I have found that with the confidence that self-awareness brings, comes action that builds a sense of self, along with the development of self-esteem. For every person this will look different, but speaking personally, there are a few things I do regularly that bring me back to my ground. Every day I try to meditate, which is key to separating myself from my fears. Next I try to exercise, to quiet my mind and body and to give me a nice endorphin rush.

But by far, the most important is an attitude of service. To me, this means that I am aiming to improve the lives of others who may need it. This does not come at a cost to my own health, but as a way to see myself as an integral part of doing better. It feels really wonderful to be in a stressful situation, and choose to act in a way that helps rather than hinders. I take this attitude onto sets, into my relationships, and into my work outside modeling. I of course mess up regularly. I am a human being with an ego. But mess ups are a great learning experience, they give you a nice little insight to the parts of you that need a little more attention.

Doing the above pulls you out of future tripping and into the present. Night will follow day. There’s not a lot to be done about it – all that we can focus on is how we react in this situation. Will we be a part of the solution, or will we just cause more trouble? I am a master future tripper – it is the leading cause of my anxiety attacks. But I am improving. I am learning to pull myself back to the present through meditation, exercise, therapy and service.

Finally, I am so sorry you are dealing with mean girls. I am beyond grateful to say that I was never bullied in high school, I had a lovely year group of girls and remain very close to them all. However, mean girls do exist beyond high school. I have had to learn how to deal with people and situations that are triggering my instinctual reflex. My knee jerk reaction is to distance and disengage. Which can be a very helpful reaction – if a bit self defeating and petulant. I would recommend you do disengage from girls who are bullying you though. Are there any other groups you can be friends with, thereby taking you out of the line of fire?

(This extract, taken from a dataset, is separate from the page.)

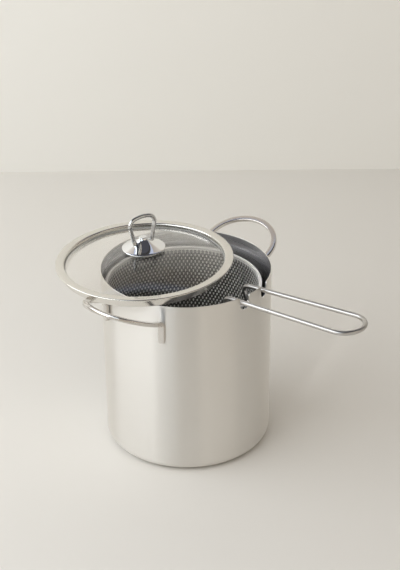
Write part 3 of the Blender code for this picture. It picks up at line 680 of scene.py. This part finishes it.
def make_basket_wall():
    """Sheet with staggered holes, each in a six-sided tile that it shares with its neighbours."""
    bm = bmesh.new()
    bottom = BASKET_BOTTOM + SEAT_GAP
    high = BASKET_WALL_TOP - WALL_PLAIN_TOP
    step = HOLE_ROW_STEP
    rows = int((high - bottom - WALL_PLAIN_FOOT) / step - 1 / 3)
    low = high - (rows + 2 / 3) * step
    half_angle = math.tau / HOLE_COLUMNS
    half_width = half_angle * BASKET_RADIUS
    slant = step / 3 / half_width
    wide = half_width - HOLE_UPRIGHT_WEB / 2
    tip = 2 * step / 3 - HOLE_SLANT_WEB / 2 * math.hypot(1.0, slant)
    hole = six_corners(wide, tip - slant * wide, tip)
    corners = {}

    def place(turned, height):
        return (BASKET_RADIUS * math.cos(turned), BASKET_RADIUS * math.sin(turned), height)

    def corner(column, third):
        """Corner of a tile; heights are counted in thirds of a row."""
        key = (column % HOLE_COLUMNS, third)
        if key not in corners:
            corners[key] = bm.verts.new(place(key[0] * half_angle, low + third * step / 3))
        return corners[key]

    for row in range(1, rows + 1):
        for column in range(row % 2, HOLE_COLUMNS, 2):
            tile = [corner(column + aside, 3 * row + third) for aside, third in
                    six_corners(1, 1, 2)]
            ring = [bm.verts.new(place(column * half_angle + u / BASKET_RADIUS,
                                       low + row * step + v)) for u, v in hole]
            for k in range(6):
                n = (k + 1) % 6
                face = bm.faces.new((tile[k], tile[n], ring[n], ring[k]))
                # Upright webs keep the sheet's steel; the slanted ones take the dark painted
                # shade
                upright = k in (2, 5)
                face.material_index = 0 if upright else 1
    for row, way, level in ((1, -1, bottom), (rows, 1, BASKET_WALL_TOP)):
        band = [bm.verts.new(place(c * half_angle, level)) for c in range(HOLE_COLUMNS)]
        edge = [corner(c, 3 * row + way * (2 if c % 2 == row % 2 else 1))
                for c in range(HOLE_COLUMNS)]
        for c in range(HOLE_COLUMNS):
            n = (c + 1) % HOLE_COLUMNS
            bm.faces.new((band[c], edge[c], edge[n], band[n]))
    wall = add_piece("basket_sheet_wall", bm, [BASKET_STEEL, WEB_STEEL_PAINTED_SHADE], BASKET_PLACE)
    wall.data.flip_normals()
    thicken(wall, BASKET_SHEET, sharp=180.0)
    finish_piece(wall, "basket", "basket_wall_steel", "basket_wall")


def make_basket_floor():
    """Dish drawn by its underside: a flat round with fine holes and a turned-up edge."""
    radius = BASKET_INSIDE - SEAT_GAP
    corner = BASKET_FLOOR_CORNER
    low = BASKET_BOTTOM
    flat = radius - corner
    bm = bmesh.new()
    side = [(flat, low)] + arc((flat, low + corner), corner, -90, 0, 6)[1:]
    side.append((radius, low + BASKET_FLOOR_LIP))
    rings = [round_of_verts(bm, (0.0, 0.0), reach, level, FLOOR_SEGMENTS)
             for reach, level in side]
    for ring, following in zip(rings, rings[1:]):
        for k in range(len(ring)):
            bm.faces.new((ring[k], ring[k - 1], following[k - 1], following[k]))
    edges = [bm.edges.get((rings[0][k - 1], v)) for k, v in enumerate(rings[0])]
    line_step = FLOOR_HOLE_PITCH * math.sqrt(0.75)
    furthest = flat - FLOOR_PLAIN_EDGE - FLOOR_HOLE_RADIUS
    lines = int(furthest / line_step)
    across = int(furthest / FLOOR_HOLE_PITCH) + 1
    for line in range(-lines, lines + 1):
        y = line * line_step
        shift = FLOOR_HOLE_PITCH / 2 * (line % 2)
        for column in range(-across, across + 1):
            x = column * FLOOR_HOLE_PITCH + shift
            if math.hypot(x, y) < furthest:
                hole = round_of_verts(bm, (x, y), FLOOR_HOLE_RADIUS, low, FLOOR_HOLE_SIDES)
                edges += [bm.edges.new((hole[k - 1], v)) for k, v in enumerate(hole)]
    bmesh.ops.triangle_fill(bm, use_beauty=True, edges=edges, normal=(0, 0, -1))
    bmesh.ops.recalc_face_normals(bm, faces=bm.faces)
    if max(bm.faces, key=lambda face: abs(face.normal.z)).normal.z > 0.0:
        bmesh.ops.reverse_faces(bm, faces=bm.faces)
    dish = link_mesh("basket_sheet_floor", bm, [FLOOR_STEEL])
    dish.data.shade_smooth()
    dish.matrix_world = BASKET_PLACE
    thicken(dish, BASKET_FLOOR_SHEET, offset=-1.0)
    finish_piece(dish, "basket", "basket_floor_steel", "basket_floor")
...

Use your self reflection practice to figure out all possible courses of actions, and then choose the one that protects you the most.

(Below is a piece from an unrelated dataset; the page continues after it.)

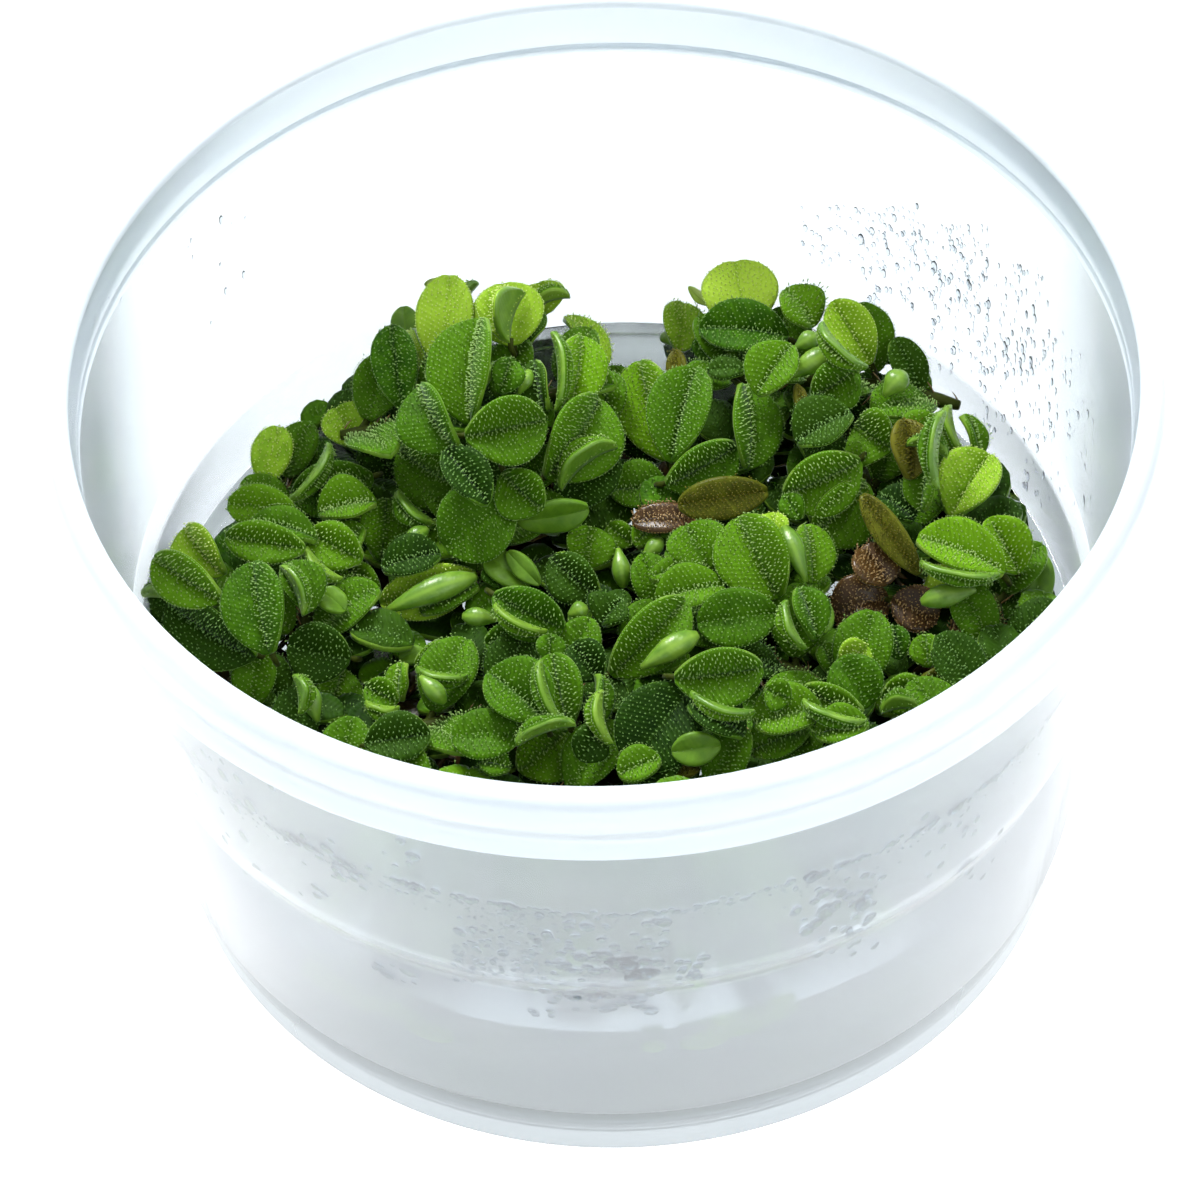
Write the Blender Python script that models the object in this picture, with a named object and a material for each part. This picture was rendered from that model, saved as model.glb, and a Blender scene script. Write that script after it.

In my experience, the people who cause the most pain are typically the most insecure and afraid. This in no way gives them the right to abuse you – but it does give you the chance to understand them, and to rewrite your own narrative and their role in it.

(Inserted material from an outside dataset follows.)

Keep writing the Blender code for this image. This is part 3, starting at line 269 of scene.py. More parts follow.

The only thing you can do in every second is exist in it. Future/past tripping, and running from the present are easy to do, and can be very seductive. But learning to square up, face the moment and choose the behavior that best reflects your moral code, is the biggest favor you can do to yourself.

From this behavior, I have found a Bridget who has evolved into someone I know and like most of the time. And when I begin to act in a way I do not like or understand, I know I have the tools to check in and edit my course.


I hope this helps – thank you for writing in!